Success is a complex interplay between creativity and measurement, operating together, 2 sides of the optimization loop.

Creativity not guided by feedback is white noise.

Examples: Development economists, Mercedes f1

We have an allergic attitude to failure by nature. Proposition of this book: every error every flaw every failure is a marginal gain in disguise. Not a threat, an opportunity.

Fixed mindset vs. growth mindset. Examples: schoolchildren performance, university students self sabotage with exams, grit, predictors of success in military training.

Concept: Pre-mortem where the framing is simply “the project HAS FAILED.” Generate plausible reasons as to why. In the proposition, frame the failure is concrete, rather than abstract in order to change the way you think.
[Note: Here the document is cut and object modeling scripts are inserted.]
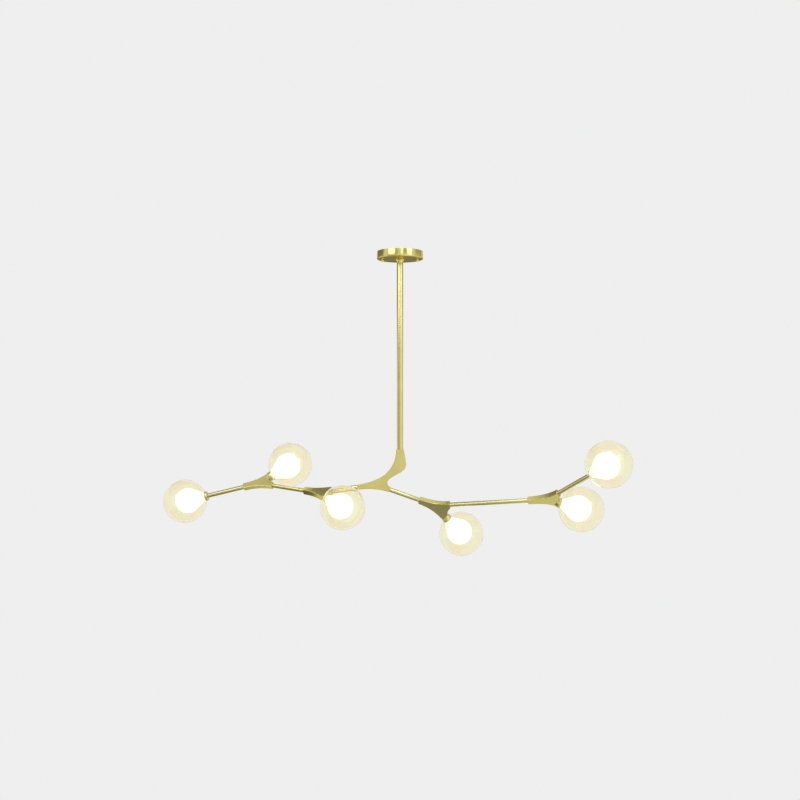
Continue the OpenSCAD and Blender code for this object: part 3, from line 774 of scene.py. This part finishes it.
top_left, top_right = Vector((-hub_top_w / 2, 0)), Vector((hub_top_w / 2, 0))
left_up, left_down = limb_corner(left_turn, hub_left_l, -1), limb_corner(left_turn, hub_left_l, 1)
right_up, right_down = limb_corner(right_turn, hub_right_l, 1), limb_corner(right_turn, hub_right_l, -1)
left_a, right_a = turn_of(left_turn), turn_of(right_turn)
notch_corner = meeting(right_up, right_a, notch[2], notch_turn)
outer_curve = hub_curve(top_left, meeting(top_left, pi / 2, left_up, left_a), left_up)
lower_curve = hub_curve(left_down, meeting(left_down, left_a, right_down, right_a), right_down)
notch_low = hub_curve(right_up, notch_corner, notch[2])
notch_high = hub_curve(notch[2], notch[1], notch[0])
heel_curve = hub_curve(heel[2], heel[1], heel[0])
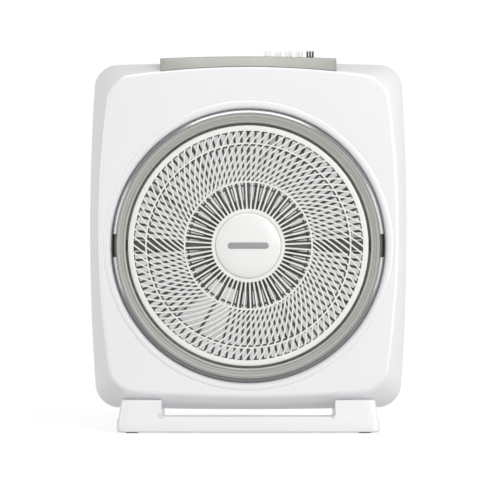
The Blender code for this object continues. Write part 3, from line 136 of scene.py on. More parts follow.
# %% A finish
class Finish:
    """One material: a Principled shader and the nodes that vary it."""

    def __init__(self, name, colour, roughness, **fixed):
        self.material = bpy.data.materials.new(name)
        self.material.use_nodes = True
        self.tree = self.material.node_tree
        self.shader = self.tree.nodes["Principled BSDF"]
        self.colour = (*colour, 1.0)
        self.feed("Base Color", self.colour)
        self.feed("Roughness", roughness)
        for socket, value in fixed.items():
            self.feed(socket.replace("_", " "), value)

    def join(self, socket, value):
        if isinstance(value, Value):
            self.tree.links.new(value.socket, socket)
        else:
            socket.default_value = value

    def feed(self, name, value):
        self.join(self.shader.inputs[name], value)

    def add(self, kind, settings, inputs):
        node = self.tree.nodes.new(kind)
        for key, value in settings.items():
            setattr(node, key, value)
        for key, value in inputs.items():
            self.join(node.inputs[key], value)
        return node

    def value(self, kind, settings, inputs, output=0):
        return Value(self, self.add(kind, settings, inputs).outputs[output])

    def place(self):
        return self.value("ShaderNodeTexCoord", {}, {}, "Object")

    def along(self, axis):
        return self.value("ShaderNodeSeparateXYZ", {}, {0: self.place()}, axis)

    def stretched(self, scale):
        return self.value("ShaderNodeMapping", {}, {"Vector": self.place(), "Scale": scale})

    def noise(self, per_metre, detail=2.0, where=None):
        inputs = {"Vector": where or self.place(), "Scale": per_metre, "Detail": detail}
        return self.value("ShaderNodeTexNoise", {}, inputs)

    def paint(self, mask, colour, under=None):
        """Colour over what is under it, where mask is 1."""
        inputs = {0: mask, 6: under or self.colour, 7: (*colour, 1.0)}
        result = self.value("ShaderNodeMix", {"data_type": "RGBA"}, inputs, 2)
        self.feed("Base Color", result)
        return result

    def bump(self, height, depth):
        inputs = {"Height": height, "Strength": 1.0, "Distance": depth}
        self.feed("Normal", self.value("ShaderNodeBump", {}, inputs))

    def wear(self, mask, under, roughness, height, depth):
        """The three things that vary on a metal: its shade, its shine and its relief."""
        self.paint(mask.clamped(), under)
        self.feed("Roughness", roughness)
        self.bump(height, depth)
        return self


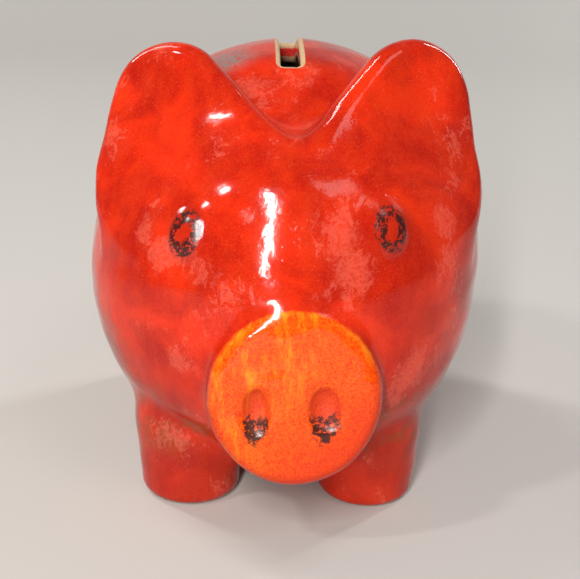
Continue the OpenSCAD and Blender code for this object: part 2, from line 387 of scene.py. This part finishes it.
def build_skin(h):
    """Mesh of the field at a pitch of h mm, its vertices drawn onto the surface."""
    lo = np.array([-BARREL_R - 4, BY - FRONT - 4, -3.0])
    hi = np.array([BARREL_R + 4, BY + REAR + 4, 118.0])
    n = np.ceil((hi - lo) / h).astype(int) + 1
    axes = [lo[k] + h * np.arange(n[k]) for k in range(3)]
    planes = []
    yy, zz = np.meshgrid(axes[1], axes[2], indexing="ij")
    flat = np.stack([yy.ravel(), zz.ravel()], 1)
    block = max(1, int(250000 / len(flat)))
    for i in range(0, n[0], block):
        xs = axes[0][i:i + block]
        p = np.concatenate([np.column_stack([np.full(len(flat), x), flat]) for x in xs])
        planes.append(field(p).reshape(len(xs), n[1], n[2]))
    f = np.concatenate(planes)
    verts, quads = surface_nets(f, lo, h)
    for _ in range(2):
        d = in_chunks(field, verts)
        g = in_chunks(lambda q: gradient(field, q), verts)
        g2 = np.maximum((g * g).sum(1), 0.2)
        step = np.clip(d / g2, -0.6 * h, 0.6 * h)
        verts = verts - g * step[:, None]
    return verts, quads


def make_object(name, verts, faces):
    me = bpy.data.meshes.new(name)
    me.vertices.add(len(verts))
    me.vertices.foreach_set("co", (verts / 1000.0).astype(np.float32).ravel())
    me.loops.add(faces.size)
    me.loops.foreach_set("vertex_index", faces.astype(np.int32).ravel())
    me.polygons.add(len(faces))
    me.polygons.foreach_set("loop_start", np.arange(0, faces.size, 4, dtype=np.int32))
    me.polygons.foreach_set("use_smooth", np.ones(len(faces), bool))
    me.update(calc_edges=True)
    me.validate()
    ob = bpy.data.objects.new(name, me)
    bpy.context.scene.collection.objects.link(ob)
    return ob


def put_attribute(ob, name, values):
    a = ob.data.attributes.new(name, "FLOAT", "POINT")
    a.data.foreach_set("value", np.asarray(values, np.float32))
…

James Dyson - Dyson’s vacuum changed the game. His great leap forward wasn’t a brief moment of pure genius unavailable to the intellectually inferior. His idea combined two existing technologies to scratch his own itch (as is the case with many great inventors). He wasn’t the first to come up with this combination. Something like 3 other people already had patents. The difference that made him a billionaire was that he had the tenacity to iterate a prototype more than 5000 times and the insight to learn from each failure.

“Self-esteem, in short, is a vastly overvalued psychological trait. It can cause us to jeopardize learning if we think it might risk us looking anything less than perfect. What we really need is resilience: the capacity to face up to failure, and to learn from it. Ultimately, that is what growth is all about.”

Pixar Studios - Nemo and Toy Story scripts, highest earning animated films of all time, started out wildly different. The way they create such successful storylines is through rapid iteration and feedback from focus groups.